Hub-and-Spoke Deployment
Deploy lightweight probes or agents at each remote site. These collect and forward metrics such as device health, interface statistics and application response times to a central monitoring server. This ensures scalable growth as new sites come online, reduced resource consumption at each site and a single point of analysis and reporting.
Single Pane of Glass Dashboard
A unified dashboard consolidates alarms, trends and reports into one view. IT teams no longer need to log into multiple consoles to check site status. Benefits include faster root-cause analysis by correlating events across sites, consistent threshold and alerting policies, and simplified compliance reporting.
Core Components of Multi-Site Monitoring
A comprehensive strategy monitors across layers.
Device-Level Monitoring
Use SNMP, WMI or APIs to track routers, switches, firewalls and servers. Key metrics include CPU and memory utilisation, interface errors and uptime.
Application Performance
Monitor critical services such as ERP, VoIP and web applications to ensure end-user experience. Synthetic transactions and real-user monitoring help detect slowdowns early.
WAN and Link Monitoring
Measure latency, jitter and packet loss on VPNs and leased lines. Automated alerts identify congestion or outages before business processes are impacted.

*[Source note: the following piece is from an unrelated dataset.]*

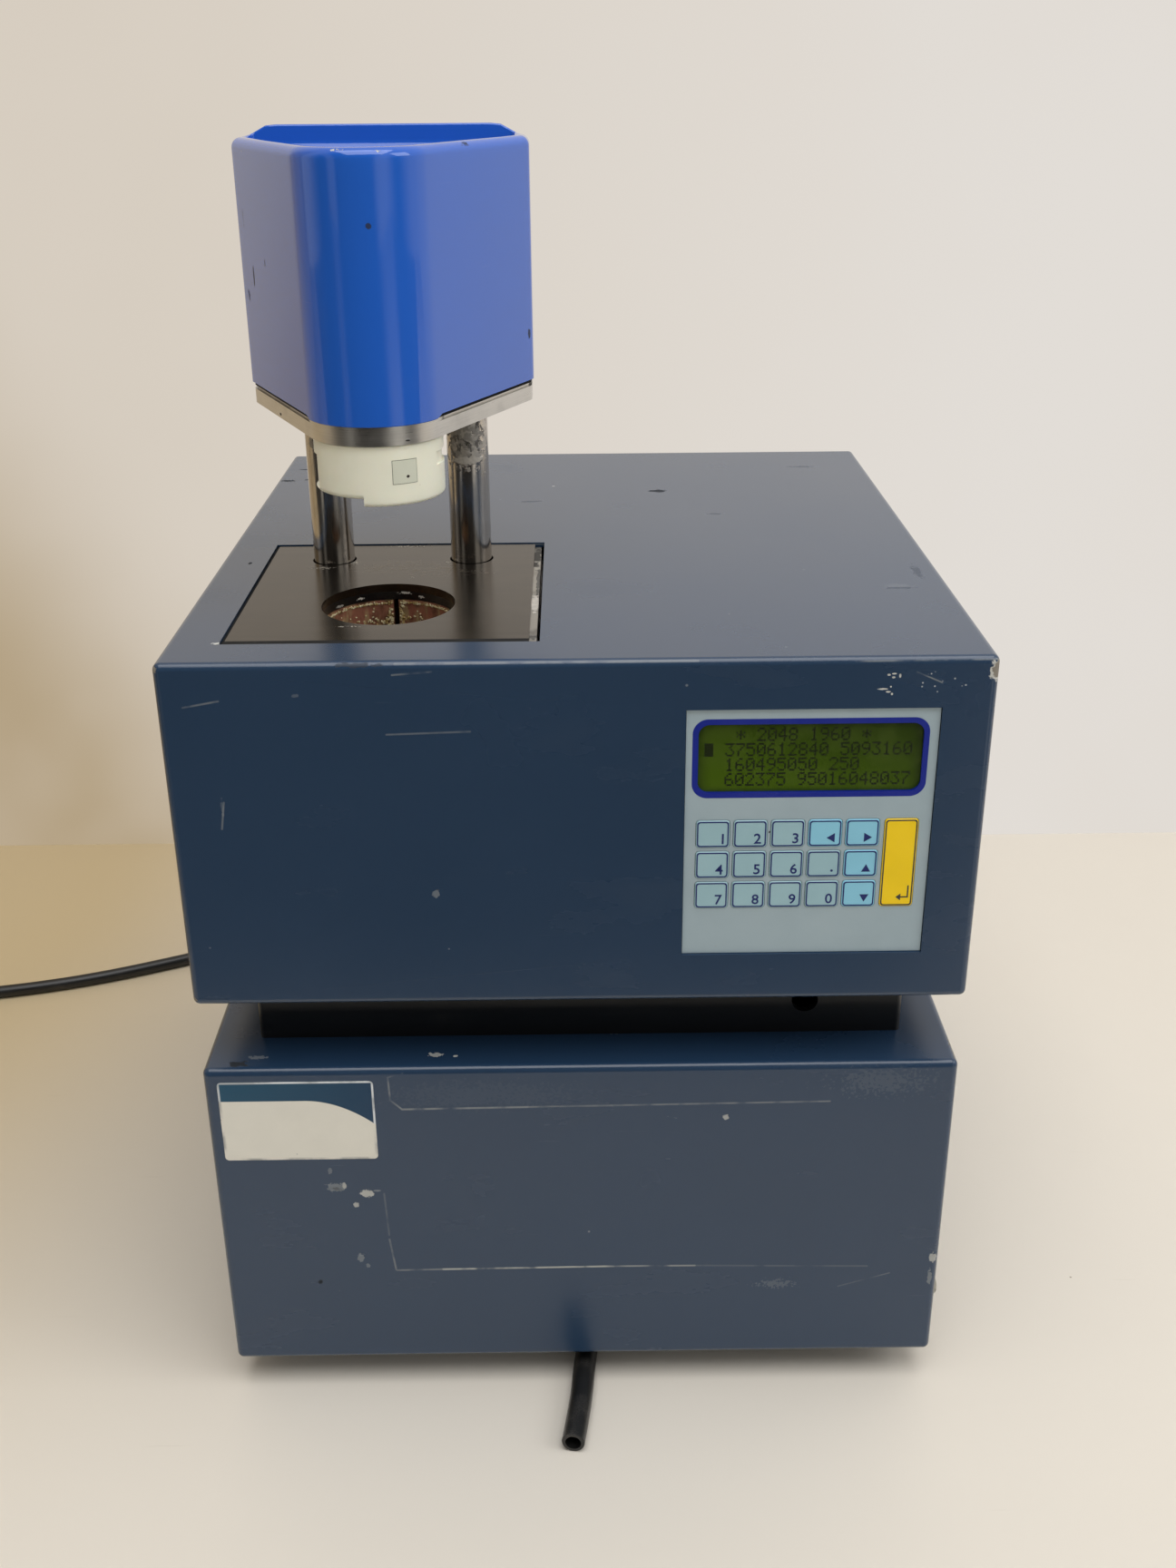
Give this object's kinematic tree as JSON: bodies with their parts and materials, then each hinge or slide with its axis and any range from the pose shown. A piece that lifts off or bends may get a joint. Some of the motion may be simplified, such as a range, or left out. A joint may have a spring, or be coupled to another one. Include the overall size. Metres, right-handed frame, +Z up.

Distributed Data Collection
Place monitoring points close to the resources they test. Multiple vantage points rule out false positives caused by local network issues.
Establishing Network Baselines
Baselines define what normal looks like, so deviations trigger timely alerts.
- Map Your Topology – Document device locations, link speeds and network segments.
- Capture Baseline Metrics – Collect data continuously for at least two weeks to account for daily cycles.
- Define Thresholds – Set warning and critical levels based on baseline percentiles such as 75 per cent and 90 per cent utilisation.
- Review and Adjust – Update baselines quarterly or after major infrastructure changes.
Security is paramount when remote probes communicate with central servers.
- Encrypt data in transit using TLS or IPsec
- Implement two-factor or certificate-based authentication for all agents
- Use role-based access controls on the monitoring platform
- Regularly update and patch monitoring software
Alert Management and Escalation
Well-tuned alerts minimise noise and ensure the right teams respond promptly.
- Multi-Condition Alerts – Combine metrics such as CPU and memory spikes to reduce false positives.
- Escalation Workflow – Define automatic retries and wider notification scopes if alerts go unacknowledged.
- Prevent Alert Fatigue – Consolidate repetitive alerts into single incidents and suppress flapping devices.
Technology Selection
When evaluating tools, consider:
- Protocol support including SNMP, sFlow, NetFlow, APIs and telemetry standards such as gRPC and gNMI
- Scalability to monitor thousands of devices without performance degradation
- Multi-tenant features for separate dashboards and permissions for different business units
- Integration via native connectors or webhooks for IT service management, ticketing and automation platforms
Automation and Orchestration
Automate repetitive tasks such as device discovery and onboarding, configuration compliance checks, threshold adjustments based on usage trends and automated remediation scripts for common incidents. This reduces manual effort and enforces consistency across all sites.
Cloud and Hybrid Monitoring
As organisations embrace cloud, ensure your monitoring solution covers public cloud services such as AWS, Azure and Google Cloud via native APIs; hybrid links between on-premises and cloud environments; and container and microservices monitoring with Prometheus, OpenTelemetry or similar tools.
Proactive Performance Optimisation
- Use synthetic monitoring to simulate user transactions and test from each site
- Analyse historical data to forecast capacity needs and plan upgrades
- Implement traffic analysis with NetFlow or sFlow to identify top talkers and application usage
Phased Implementation and Training
- Pilot Critical Sites – Test the architecture on your most important locations before wider rollout.
- Document Procedures – Maintain clear runbooks for alert responses, escalations and outages.
- Train Teams – Provide hands-on sessions for IT staff on monitoring tools, report interpretation and remediation steps.
Regular Review and Continuous Improvement
Monitoring requirements evolve with infrastructure changes. Schedule quarterly reviews to refine thresholds and alert policies, validate the relevance of each monitored metric, and update documentation and training materials.
Disaster Recovery and Business Continuity
Include monitoring in your disaster recovery plans by backing up and restoring configurations of monitoring servers and probes, ensuring remote sites have local caching of alerts if the central server is unreachable, and testing failover procedures regularly.
A centralised yet distributed monitoring approach is essential for multi-site enterprises. By combining robust baselining, secure probe communication, intelligent alerting and automation, organisations can maintain seamless operations across every location. Continuous review, training and alignment with business objectives ensure that the monitoring framework remains effective as the network grows and technology evolves. With these best practices, businesses can reduce downtime, enhance security and deliver the reliable network performance vital for modern enterprise success.